Mr Cameron said the Labour leader had nothing to say about the economic recovery, calling on him to apologise for past claims that the UK was facing a "lost decade" of growth and that new private sector jobs would not replace those being cut in the public sector.

He also accused Mr Miliband of "weakness" over the proposed high-speed rail line, saying that uncertainty in Labour ranks about whether to support the multibillion-pound infrastructure project was a "pathetic spectacle".

Labour has said it still supports the project but could cancel it if costs cannot be brought under control.

'Price alibi'

Meanwhile, the head of one of the UK's biggest energy companies has suggested that smaller providers have an unfair cost advantage.

Tony Cocker, the chief executive of E.On, said small companies were excused from paying some of the environmental and social levies.

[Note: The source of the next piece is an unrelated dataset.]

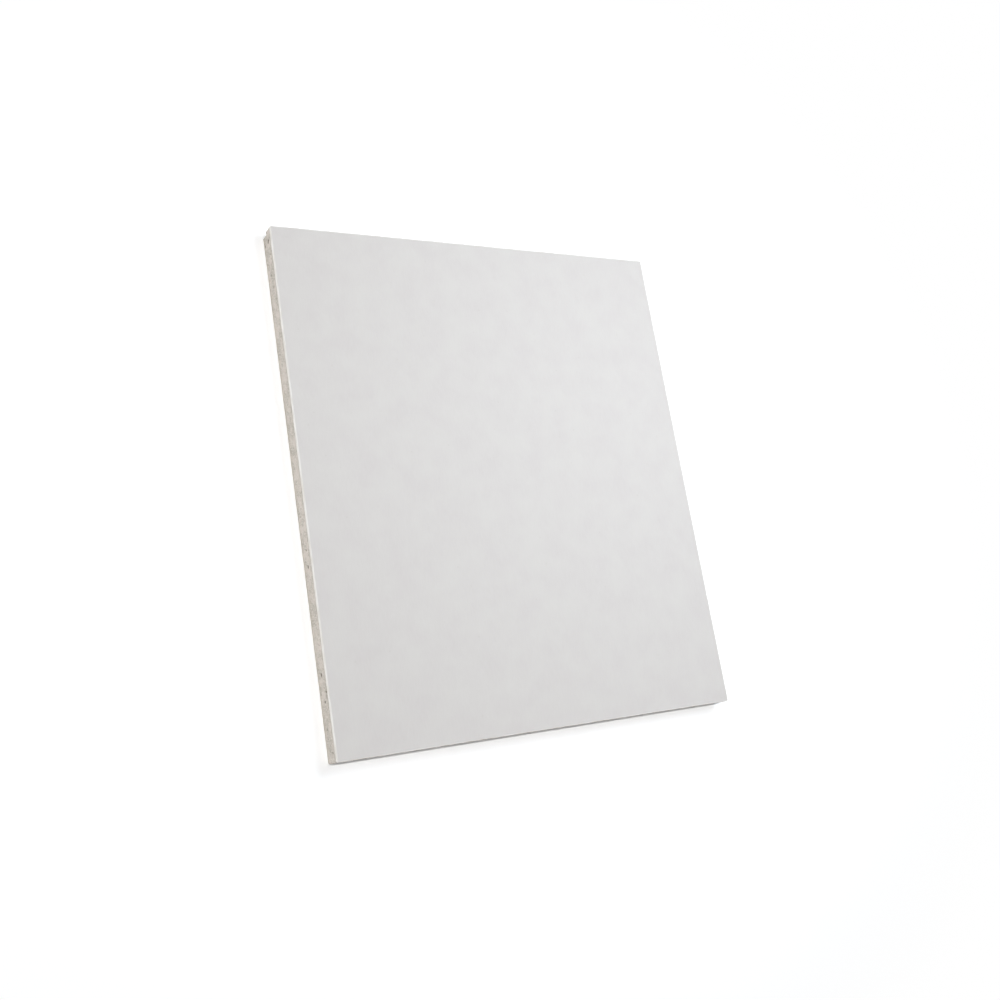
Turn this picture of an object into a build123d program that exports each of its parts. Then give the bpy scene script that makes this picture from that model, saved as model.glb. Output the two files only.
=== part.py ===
from build123d import *
import os

# Cut piece of drywall, lying on its back with its face up.
# Lengths are in millimetres. The origin is the middle of the back, X runs along
# the width, Y along the height, and Z points out of the face.

# Sheet
SHEET_WIDTH = 254.0
SHEET_HEIGHT = 290.0
SHEET_THICKNESS = 12.5
CORNER_RADIUS = 1.0

# Paper liners on the two faces of the gypsum
FACE_LINER_THICKNESS = 1.5
BACK_LINER_THICKNESS = 0.6

# Rebate: the step milled into the back along the top edge. What stays in front
# of it is the lip, and what stays below it is the tongue.
REBATE_WIDTH = 2.4
LIP_THICKNESS = 6.9
REBATE_ROOT_RADIUS = 0.5

# Softened edges of the two liners
FACE_ARRIS_RADIUS = 0.4
BACK_ARRIS_RADIUS = 0.25

# Left end of the sheet, and the top of its lip and of its tongue
LEFT = -SHEET_WIDTH / 2
LIP_TOP = SHEET_HEIGHT / 2
TONGUE_TOP = LIP_TOP - REBATE_WIDTH

# Heights of the layers above the back
CORE_BOTTOM = BACK_LINER_THICKNESS
CORE_TOP = SHEET_THICKNESS - FACE_LINER_THICKNESS
LIP_BOTTOM = SHEET_THICKNESS - LIP_THICKNESS


def sheet_plan():
    """Outline of the whole sheet, seen from the face."""
    return RectangleRounded(SHEET_WIDTH, SHEET_HEIGHT, CORNER_RADIUS)


def tongue_plan():
    """Outline of the sheet without the strip that the rebate takes away."""
    return sheet_plan() & Pos(0, -REBATE_WIDTH) * Rectangle(SHEET_WIDTH, SHEET_HEIGHT)


def layer(plan, bottom, top):
    """Flat layer with the given outline, between two heights."""
    return Pos(0, 0, bottom) * extrude(plan, top - bottom)


def rebate_waste():
    """What one straight pass of the cutter takes away: below the lip, above the tongue, round at its root."""
    hung = (Align.MIN, Align.MAX)
    section = Rectangle(REBATE_WIDTH, LIP_BOTTOM - CORE_BOTTOM, align=hung)
    root = section.vertices().group_by(Axis.Y)[-1].sort_by(Axis.X)[0]
    along_top = Plane(origin=(LEFT, TONGUE_TOP, LIP_BOTTOM), x_dir=(0, 1, 0), z_dir=(1, 0, 0))
    return along_top * extrude(fillet(root, REBATE_ROOT_RADIUS), SHEET_WIDTH)


def gypsum_core():
    """Core, cast in one piece, with the rebate milled off its back."""
    return layer(sheet_plan(), CORE_BOTTOM, CORE_TOP) - rebate_waste()


def face_liner():
    """Liner on the front, with its rim softened."""
    liner = layer(sheet_plan(), CORE_TOP, SHEET_THICKNESS)
    rim = liner.edges().group_by(Axis.Z)[-1]
    return fillet(rim, FACE_ARRIS_RADIUS)


def back_liner():
    """Liner on the back, which ends at the rebate, with its rim softened."""
    liner = layer(tongue_plan(), 0, BACK_LINER_THICKNESS)
    rim = liner.edges().group_by(Axis.Z)[0]
    return fillet(rim, BACK_ARRIS_RADIUS)


os.makedirs("parts", exist_ok=True)
export_step(gypsum_core(), "parts/gypsum_core.step")
export_step(face_liner(), "parts/face_liner.step")
export_step(back_liner(), "parts/back_liner.step")
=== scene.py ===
import math

import bpy
import numpy as np
from mathutils import Matrix, Vector


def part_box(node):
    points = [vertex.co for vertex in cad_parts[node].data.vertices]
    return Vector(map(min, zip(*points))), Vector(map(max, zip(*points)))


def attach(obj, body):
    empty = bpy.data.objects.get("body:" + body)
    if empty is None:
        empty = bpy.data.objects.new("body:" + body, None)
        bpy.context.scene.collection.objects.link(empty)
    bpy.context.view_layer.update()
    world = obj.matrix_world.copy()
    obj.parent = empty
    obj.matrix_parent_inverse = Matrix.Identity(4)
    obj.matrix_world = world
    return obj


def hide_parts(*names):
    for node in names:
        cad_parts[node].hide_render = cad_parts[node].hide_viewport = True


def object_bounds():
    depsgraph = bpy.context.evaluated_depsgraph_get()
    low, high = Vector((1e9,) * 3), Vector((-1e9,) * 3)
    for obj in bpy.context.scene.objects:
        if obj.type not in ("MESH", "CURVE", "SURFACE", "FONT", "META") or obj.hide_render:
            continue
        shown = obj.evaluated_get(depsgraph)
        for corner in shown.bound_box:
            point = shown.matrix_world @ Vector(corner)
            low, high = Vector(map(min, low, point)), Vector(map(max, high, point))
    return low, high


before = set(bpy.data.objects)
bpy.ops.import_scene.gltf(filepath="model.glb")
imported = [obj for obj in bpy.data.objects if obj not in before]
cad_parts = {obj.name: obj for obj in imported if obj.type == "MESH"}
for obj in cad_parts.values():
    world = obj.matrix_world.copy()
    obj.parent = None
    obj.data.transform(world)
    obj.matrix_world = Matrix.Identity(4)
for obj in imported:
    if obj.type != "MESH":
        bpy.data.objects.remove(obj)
cad_low, cad_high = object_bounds()

MM = 0.001

# Sizes of the sheet that the boxes of its nodes don't give
CORNER_RADIUS = 1.0 * MM
LIP_THICKNESS = 6.9 * MM
REBATE_ROOT_RADIUS = 0.5 * MM
FACE_ARRIS_RADIUS = 0.40 * MM
BACK_ARRIS_RADIUS = 0.25 * MM

# Spacing of the points on the cut core, on the paper, on its rim, and on sides that are glued over
CORE_STEP = 0.5 * MM
PAPER_STEP = 1.0 * MM
PAPER_RING_STEP = 3.0 * MM
RIM_RING_STEP = 0.4 * MM
RIM_WIDTH = 1.6 * MM
GLUED_STEP = 30.0 * MM
CORNER_POINTS = 5
ARC_POINTS = 6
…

Such levies make up between 8% and 9% of the average bill.

Mr Cocker told BBC Radio 4's Today programme: "The small companies are exempt from a number of environmental and social obligations. Not all, but some of them."

But Deputy Prime Minister Nick Clegg said some firms were using green levies as an "alibi" for price increases, saying it was "implausible" to blame them for double-digit prices rises being seen.

"We will go on at the big six until they persuade the public they are being open and transparent about how they arrive at these mind-numbing bill increases," he said.

'Naive'

Asked at his monthly press conference about the planned review of green and social charges, he said he would approach it pragmatically but would not "turn his back" on the environment or cut assistance for tackling fuel poverty.

"I don't want to throw the poorest in the land to the wolves through any hasty or ill-thought out change," he said.

He also attacked Mr Miliband's proposed price freeze, suggesting the "only green thing about this policy con is its naivety".

Comparing the pledge with the Lib Dems' pre-2010 promise to oppose a rise in student tuition fees - which Mr Clegg had to apologise for not keeping - he predicted the opposition leader would be left with "egg on his face".